##### Information supplied
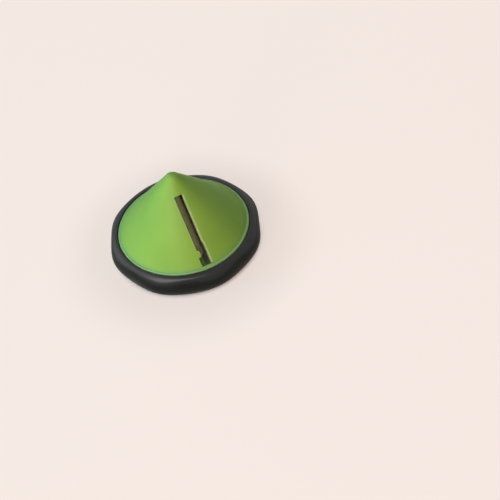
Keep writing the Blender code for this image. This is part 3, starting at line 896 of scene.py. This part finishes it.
corners = np.array([(-1, -1, 0), (1, -1, 0), (1, 1, 0), (-1, 1, 0)]) * FLOOR_SIZE / 2
floor_mesh = bpy.data.meshes.new("floor")
floor_mesh.from_pydata(corners.tolist(), [], [(0, 1, 2, 3)])
floor_mesh.materials.append(floor_material)
floor = bpy.data.objects.new("floor", floor_mesh)
bpy.context.collection.objects.link(floor)

world = bpy.data.worlds.new("studio")
bpy.context.scene.world = world
world.use_nodes = True
sky = Wire(world.node_tree)
camera_ray, glossy_ray, transmission_ray = [
    sky.add("ShaderNodeLightPath", {}, {}, name)
    for name in ("Is Camera Ray", "Is Glossy Ray", "Is Transmission Ray")]
background = world.node_tree.nodes["Background"].inputs
camera_ray.mix(WHITE, GLOW_COLOUR).into(background["Color"])
(ROOM_LIGHT + (1 - ROOM_LIGHT) * (camera_ray + glossy_ray)
 + SEEN_THROUGH * transmission_ray).into(background["Strength"])


def lamp(name, azimuth, elevation, size, power, colour, reflected=False):
    """A square soft lamp a metre from the foot's middle, facing the cutter.

    It either gives the plain light or, where reflected, shows only in the glossy surfaces."""
    place = direction(azimuth, elevation)
    data = bpy.data.lights.new(name, 'AREA')
    data.size = size
    data.energy = power
    data.color = colour
    thing = bpy.data.objects.new(name, data)
    aim = (-place).to_track_quat('-Z', 'Y')
    thing.matrix_world = Matrix.Translation(place) @ aim.to_matrix().to_4x4()
    thing.visible_diffuse = not reflected
    thing.visible_glossy = reflected
    bpy.context.collection.objects.link(thing)


# Azimuth and elevation in degrees, width in metres, power in watts and colour.
lamp("key", -46, 12, 0.35, 4.8, (1.0, 0.78, 0.60))
lamp("cool_fill", -100, 14, 0.5, 4.3, (0.04, 0.74, 1.0))
lamp("high_fill", -40, 64, 0.45, 2.4, (0.98, 0.98, 0.92))
lamp("back_fill", 150, 42, 0.8, 1.3, (0.80, 1.0, 0.84))
lamp("sheen", -60, 57, 0.7, 7.6, (1.0, 0.98, 0.97), reflected=True)
lamp("side_sheen", -122, 41, 1.1, 5.2, (0.96, 0.98, 1.0), reflected=True)

bpy.context.scene.view_settings.view_transform = 'Standard'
##########
What the exercise asks:
Make an exact copy of all the data.

Output of the exercise:
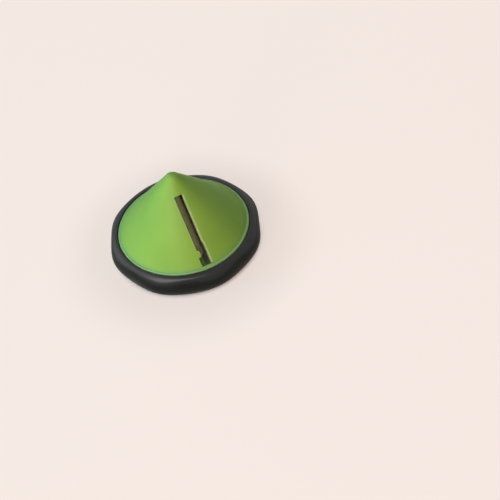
Keep writing the Blender code for this image. This is part 3, starting at line 896 of scene.py. This part finishes it.
corners = np.array([(-1, -1, 0), (1, -1, 0), (1, 1, 0), (-1, 1, 0)]) * FLOOR_SIZE / 2
floor_mesh = bpy.data.meshes.new("floor")
floor_mesh.from_pydata(corners.tolist(), [], [(0, 1, 2, 3)])
floor_mesh.materials.append(floor_material)
floor = bpy.data.objects.new("floor", floor_mesh)
bpy.context.collection.objects.link(floor)

world = bpy.data.worlds.new("studio")
bpy.context.scene.world = world
world.use_nodes = True
sky = Wire(world.node_tree)
camera_ray, glossy_ray, transmission_ray = [
    sky.add("ShaderNodeLightPath", {}, {}, name)
    for name in ("Is Camera Ray", "Is Glossy Ray", "Is Transmission Ray")]
background = world.node_tree.nodes["Background"].inputs
camera_ray.mix(WHITE, GLOW_COLOUR).into(background["Color"])
(ROOM_LIGHT + (1 - ROOM_LIGHT) * (camera_ray + glossy_ray)
 + SEEN_THROUGH * transmission_ray).into(background["Strength"])


def lamp(name, azimuth, elevation, size, power, colour, reflected=False):
    """A square soft lamp a metre from the foot's middle, facing the cutter.

    It either gives the plain light or, where reflected, shows only in the glossy surfaces."""
    place = direction(azimuth, elevation)
    data = bpy.data.lights.new(name, 'AREA')
    data.size = size
    data.energy = power
    data.color = colour
    thing = bpy.data.objects.new(name, data)
    aim = (-place).to_track_quat('-Z', 'Y')
    thing.matrix_world = Matrix.Translation(place) @ aim.to_matrix().to_4x4()
    thing.visible_diffuse = not reflected
    thing.visible_glossy = reflected
    bpy.context.collection.objects.link(thing)


# Azimuth and elevation in degrees, width in metres, power in watts and colour.
lamp("key", -46, 12, 0.35, 4.8, (1.0, 0.78, 0.60))
lamp("cool_fill", -100, 14, 0.5, 4.3, (0.04, 0.74, 1.0))
lamp("high_fill", -40, 64, 0.45, 2.4, (0.98, 0.98, 0.92))
lamp("back_fill", 150, 42, 0.8, 1.3, (0.80, 1.0, 0.84))
lamp("sheen", -60, 57, 0.7, 7.6, (1.0, 0.98, 0.97), reflected=True)
lamp("side_sheen", -122, 41, 1.1, 5.2, (0.96, 0.98, 1.0), reflected=True)

bpy.context.scene.view_settings.view_transform = 'Standard'